Io sono con te di Guido Chiesa
Sinossi
Galilea, duemila anni fa. In una terra sottoposta al giogo coloniale dei romani, una giovane ragazza, Maria, viene promessa in sposa a Giuseppe, un vedovo con due figli abitante del villaggio di Nazareth. La ragazza è sensibile alle ingiustizie del mondo patriarcale e insofferente alle regole imposte dal capo della famiglia del marito: ma quando darà alla luce suo figlio Gesù, Maria si troverà a diventare suo malgrado pietra dello scandalo.
Io sono con te di Guido Chiesa è stato uno dei film più interessanti presentati al Festival di Roma dello scorso ottobre e una delle più originali opere del recente cinema italiano. Non necessariamente la migliore, ma una delle più complesse e sincere.
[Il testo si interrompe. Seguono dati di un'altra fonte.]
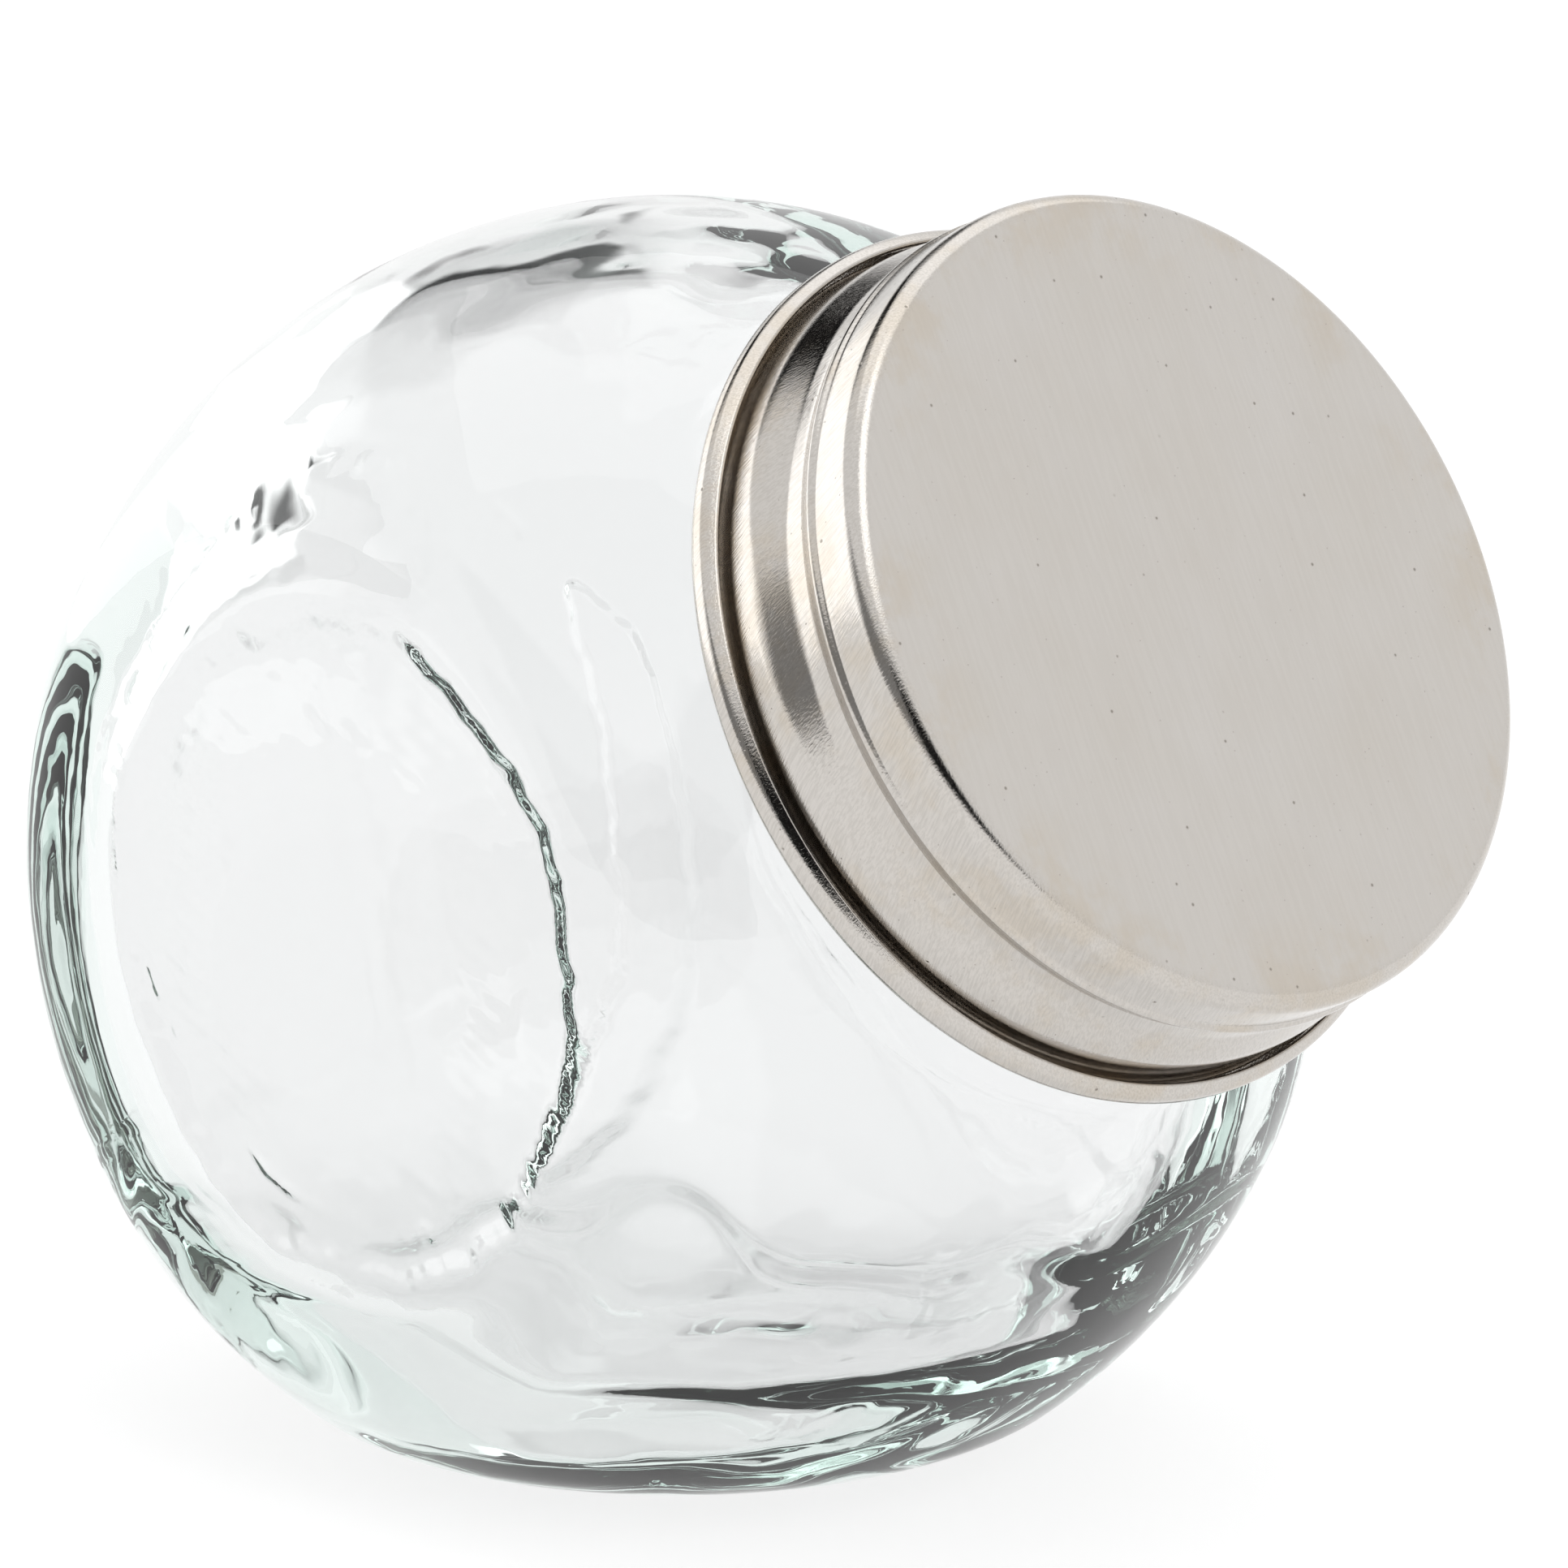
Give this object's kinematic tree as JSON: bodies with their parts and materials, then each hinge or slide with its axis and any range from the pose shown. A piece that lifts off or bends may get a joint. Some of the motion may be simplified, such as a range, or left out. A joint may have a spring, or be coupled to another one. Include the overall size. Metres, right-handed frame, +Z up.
{
  "type": "coin bank jar",
  "caption": "Small tilted round glass jar with flat side panels, a flat base and a plain screw-on metal lid, for keeping coins or sweets.",
  "frame": {"origin": "middle of the flat base, below the drum's centre", "axes": "+Z up, the neck and lid lean towards +X, and the drum's axis and flat side panels are along Y"},
  "size_m": [0.0867, 0.0538, 0.0718],
  "materials": {
    "glass": "clear moulded soda-lime glass, faintly green in its thick edges, with a slightly wavy inside",
    "lid_metal": "bright satin sheet metal with fine specks and handling scratches",
    "liner": "soft white foamed plastic"
  },
  "bodies": {
    "jar": {"jar_body": "glass"},
    "seal": {"lid_liner": "liner"},
    "lid": {"lid_shell": "lid_metal"}
  },
  "joints": [
    {"name": "lid_turn", "type": "hinge", "parent": "seal", "child": "lid", "pos_m": [0.0357, 0, 0.05004], "axis": [0.8926, 0, 0.4509], "range_deg": [0, 1080]},
    {"name": "lid_rise", "type": "slide", "parent": "jar", "child": "seal", "axis": [0.8926, 0, 0.4509], "range_m": [0, 0.0128]}
  ],
  "couplings": [
    {"joint": "lid_rise", "follows": "lid_turn", "m_per_rad": 0.0006737}
  ]
}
L’ha diretto un regista caro alla città di Alba, lo stesso che dieci anni fa tentò l’impresa di portare sullo schermo Il partigiano Johnny e che ora ci ha riprovato con una sfida ancora più ardita: raccontare la parabola esistenziale, prima ancora che religiosa, di Maria, la sua giovinezza e la sua maturità.
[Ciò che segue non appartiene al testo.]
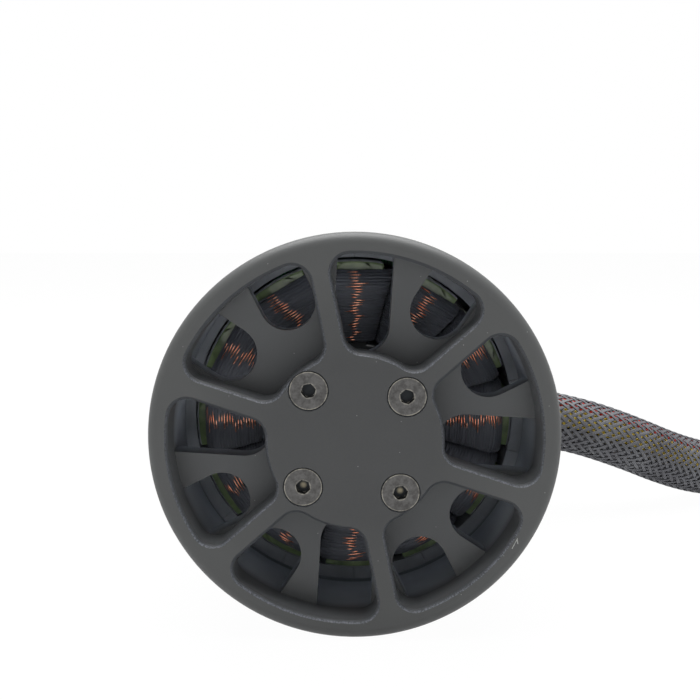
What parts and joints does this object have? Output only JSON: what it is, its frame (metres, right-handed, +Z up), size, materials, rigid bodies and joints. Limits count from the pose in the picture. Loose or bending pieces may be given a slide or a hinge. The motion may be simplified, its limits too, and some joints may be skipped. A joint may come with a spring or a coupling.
{
  "type": "electric skateboard motor",
  "caption": "Outrunner motor with a ribbed open bell, wound stator, keyed shaft, threaded mounting face and a sleeved cable with connectors.",
  "frame": {"origin": "centre of the mounting face, on the motor's axis", "axes": "+Y along the shaft, out of the mounting face; +Z up as the motor lies; the cable leaves towards +X"},
  "size_m": [0.2241, 0.1897, 0.063],
  "materials": {
    "bell_alloy": "matte black anodised, fine blasted grain",
    "base_alloy": "matte black anodised",
    "can_steel": "black coated steel tube",
    "screw_steel": "browned steel, turned heads",
    "shaft_steel": "ground steel",
    "shim_steel": "bright strip steel",
    "clip_steel": "blued spring steel",
    "stator_coating": "green powder coating on laminations",
    "copper": "enamelled copper wire",
    "lead_sleeving": "woven black sleeving",
    "magnet_coating": "dark glossy coating on magnets",
    "bearing_steel": "ground bearing steel",
    "ball_steel": "polished balls",
    "cage_steel": "pressed cage",
    "shield_steel": "pressed shields",
    "board": "green circuit board",
    "sensor_case": "moulded sensor cases",
    "grommet_rubber": "black rubber",
    "braid": "dark braided polyester sleeve over coloured wires",
    "shrink_tube": "black heat shrink tube",
    "wire_red": "red silicone insulation",
    "wire_yellow": "yellow silicone insulation",
    "wire_black": "black silicone insulation",
    "sensor_wire": "six thin insulated wires",
    "gold_plate": "gold plated connector",
    "plug_plastic": "cream nylon housing"
  },
  "bodies": {
    "stator": {"base_mount": "base_alloy", "stator_core": "stator_coating", "winding_a": "copper", "winding_b": "copper", "winding_c": "copper", "winding_ends": "lead_sleeving", "front_bearing_outer": "bearing_steel", "rear_bearing_outer": "bearing_steel", "front_bearing_shields": "shield_steel", "rear_bearing_shields": "shield_steel", "hall_board": "board", "hall_sensors": "sensor_case", "cable_grommet": "grommet_rubber", "cable_sleeve": "braid", "shrink_collar": "shrink_tube", "phase_wire_red": "wire_red", "phase_wire_yellow": "wire_yellow", "phase_wire_black": "wire_black", "bullet_red": "gold_plate", "bullet_yellow": "gold_plate", "bullet_black": "gold_plate", "sensor_wires": "sensor_wire", "sensor_plug": "plug_plastic"},
    "rotor": {"bell_cap": "bell_alloy", "bell_screws": "screw_steel", "flux_ring": "can_steel", "magnet_1": "magnet_coating", "magnet_2": "magnet_coating", "magnet_3": "magnet_coating", "magnet_4": "magnet_coating", "magnet_5": "magnet_coating", "magnet_6": "magnet_coating", "magnet_7": "magnet_coating", "magnet_8": "magnet_coating", "magnet_9": "magnet_coating", "magnet_10": "magnet_coating", "magnet_11": "magnet_coating", "magnet_12": "magnet_coating", "magnet_13": "magnet_coating", "magnet_14": "magnet_coating", "shaft": "shaft_steel", "front_shim": "shim_steel", "rear_shim": "shim_steel", "circlip": "clip_steel", "front_bearing_inner": "bearing_steel", "rear_bearing_inner": "bearing_steel"},
    "front_balls": {"front_bearing_balls": "ball_steel", "front_bearing_cage": "cage_steel"},
    "rear_balls": {"rear_bearing_balls": "ball_steel", "rear_bearing_cage": "cage_steel"}
  },
  "joints": [
    {"name": "rotor_spin", "type": "hinge", "parent": "stator", "child": "rotor", "pos_m": [0, 0, 0], "axis": [0, 1, 0], "continuous": true},
    {"name": "front_balls_spin", "type": "hinge", "parent": "stator", "child": "front_balls", "pos_m": [0, -0.0575, 0], "axis": [0, 1, 0], "continuous": true},
    {"name": "rear_balls_spin", "type": "hinge", "parent": "stator", "child": "rear_balls", "pos_m": [0, -0.006, 0], "axis": [0, 1, 0], "continuous": true}
  ],
  "couplings": [
    {"joint": "front_balls_spin", "follows": "rotor_spin", "ratio": 0.372},
    {"joint": "rear_balls_spin", "follows": "rotor_spin", "ratio": 0.372}
  ]
}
Il volto perfetto l’ha trovato in due donne di origine berbera, la ragazzina Nadia Khlifi e la signora Rabeb Srairi, entrambe provenienti dall’entroterra tunisino dove il film è stato girato, mentre l’ispirazione ideale, ipotizziamo noi, l’ha probabilmente avuta grazie a uno dei versi più belli di De André, quel «femmine un giorno, madri per sempre» riferito alla stessa Maria, ma in realtà rivolto a ogni donna di questo mondo
Guido Chiesa è un credente, l’ha dichiarato più volte nelle interviste a Roma. È un credente, dicevamo, che al contrario del Pasolini disperatamente alla ricerca di Gesù nel suo Vangelo, «cerca di andare verso tutti, chi crede e chi no, nel tentativo di convincere che il Vangelo non parla di magie, ma di cose molto concrete». Il suo racconto ha infatti il colore caldo della terra d’Africa, i volti giusti di attori non-professionisti, il passo realista di un spiritualità concreta che cerca nei corpi e negli spazi filmati una dimensione ultraterrena.
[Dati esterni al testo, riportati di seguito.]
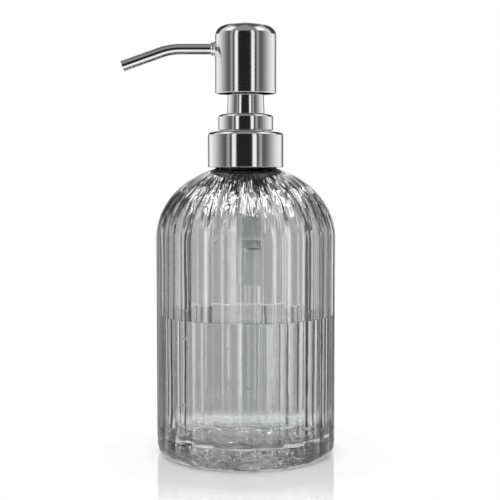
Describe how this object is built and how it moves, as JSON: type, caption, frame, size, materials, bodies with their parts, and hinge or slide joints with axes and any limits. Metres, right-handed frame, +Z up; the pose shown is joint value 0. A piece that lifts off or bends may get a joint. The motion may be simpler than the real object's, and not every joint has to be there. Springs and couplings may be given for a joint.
{
  "type": "soap pump dispenser",
  "caption": "Countertop soap pump dispenser: fluted clear glass bottle with a screw-on stainless-steel lotion pump, domed press head and slender drooping spout.",
  "frame": {"origin": "centre of the bottle's flat base, on the common axis of bottle, collar and pump", "axes": "+Z up along the pump axis; -X along the spout at rest"},
  "size_m": [0.0916, 0.0768, 0.183],
  "materials": {
    "clear_glass": "clear pressed glass with a faint smoke tint, fire-polished ribs",
    "polished_steel": "mirror-polished stainless steel",
    "white_plastic": "moulded white polypropylene",
    "natural_plastic": "translucent natural polyethylene",
    "black_rubber": "moulded black rubber",
    "spring_steel": "drawn stainless spring wire",
    "ball_steel": "ground and polished bearing ball"
  },
  "bodies": {
    "bottle": {"glass_bottle": "clear_glass"},
    "gasket": {"neck_gasket": "black_rubber"},
    "pump_body": {"pump_housing": "natural_plastic", "lock_cap": "white_plastic", "upper_ring": "polished_steel", "guide_sleeve": "polished_steel", "stem_guide": "white_plastic", "stem_wiper": "black_rubber", "spring_seat": "white_plastic", "dip_tube": "natural_plastic", "return_spring": "spring_steel"},
    "collar": {"collar_shell": "polished_steel", "collar_insert": "white_plastic"},
    "plunger": {"piston_stem": "white_plastic", "piston_seat": "white_plastic"},
    "piston_sleeve": {"piston": "natural_plastic"},
    "inlet_ball": {"check_ball": "ball_steel"},
    "head": {"head_shell": "polished_steel", "head_core": "white_plastic", "spout_tube": "polished_steel", "spout_ferrule": "polished_steel"}
  },
  "joints": [
    {"name": "pump_lift", "type": "slide", "parent": "bottle", "child": "gasket", "axis": [0, 0, 1], "range_m": [0, 0.13]},
    {"name": "collar_rise", "type": "slide", "parent": "gasket", "child": "pump_body", "axis": [0, 0, 1], "range_m": [0, 0.0064]},
    {"name": "collar_turn", "type": "hinge", "parent": "pump_body", "child": "collar", "pos_m": [0, 0, 0.13], "axis": [0, 0, 1], "range_deg": [0, 540]},
    {"name": "head_press", "type": "slide", "parent": "pump_body", "child": "plunger", "axis": [0, 0, -1], "range_m": [0, 0.013], "stiffness_N_per_m": 450, "springref_m": -0.006, "deforming": ["return_spring"]},
    {"name": "head_swivel", "type": "hinge", "parent": "plunger", "child": "head", "pos_m": [0, 0, 0.165], "axis": [0, 0, 1], "continuous": true},
    {"name": "piston_slip", "type": "slide", "parent": "plunger", "child": "piston_sleeve", "axis": [0, 0, 1], "range_m": [0, 0.0012]},
    {"name": "ball_lift", "type": "slide", "parent": "pump_body", "child": "inlet_ball", "axis": [0, 0, 1], "range_m": [0, 0.0013]}
  ],
  "couplings": [
    {"joint": "collar_rise", "follows": "collar_turn", "m_per_rad": 0.0006737}
  ]
}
«Il soprannaturale», ha detto ancora Chiesa, «non è visibile, non può essere affrontato con i nostri strumenti di pensiero, la nostra logica, la ragione». Il suo Vangelo personale, perciò, manda un messaggio soprattutto umano, afferma «un modello antropologico e pedagogico universale fondato sull’affetto e la fiducia». È nell’essere madre, nell’amare il figlio senza nulla chiedere in cambio, che Maria esprime la sua grandezza. E Io sono con te fin dal titolo dichiara l’intenzione di recuperare il legame tra genitori e figli come appiglio per una rinascita spirituale dell’umanità.
Se negli ultimi anni si è parlato tanto di crisi del sistema globale, di alternative al consumismo e filosofi come il francese Serge Latouche hanno affermato l’idea di una possibile decrescita felice, quello che invece Chiesa afferma è la necessità del rapporto madre-figlio come principale fondamento etico del nostro vivere: a suo modo un’idea anch’essa alternativa alla cultura che ci circonda . «L’amore può davvero cambiare le cose», ha ripetuto più volte: sembra banale, forse lo è, ma non è sbagliato, non può e non deve esserlo.
In fondo, lo scandalo è un altro, è quello di Gesù, è la rivoluzione del pensiero, il sacrificio umano che diventa spirituale. L’amore di Maria, invece, è un sentimento comune a tutte le donne del mondo: donne che un giorno potranno essere madri e trovare in una piccola ragazza berbera il gentile modello del loro affetto.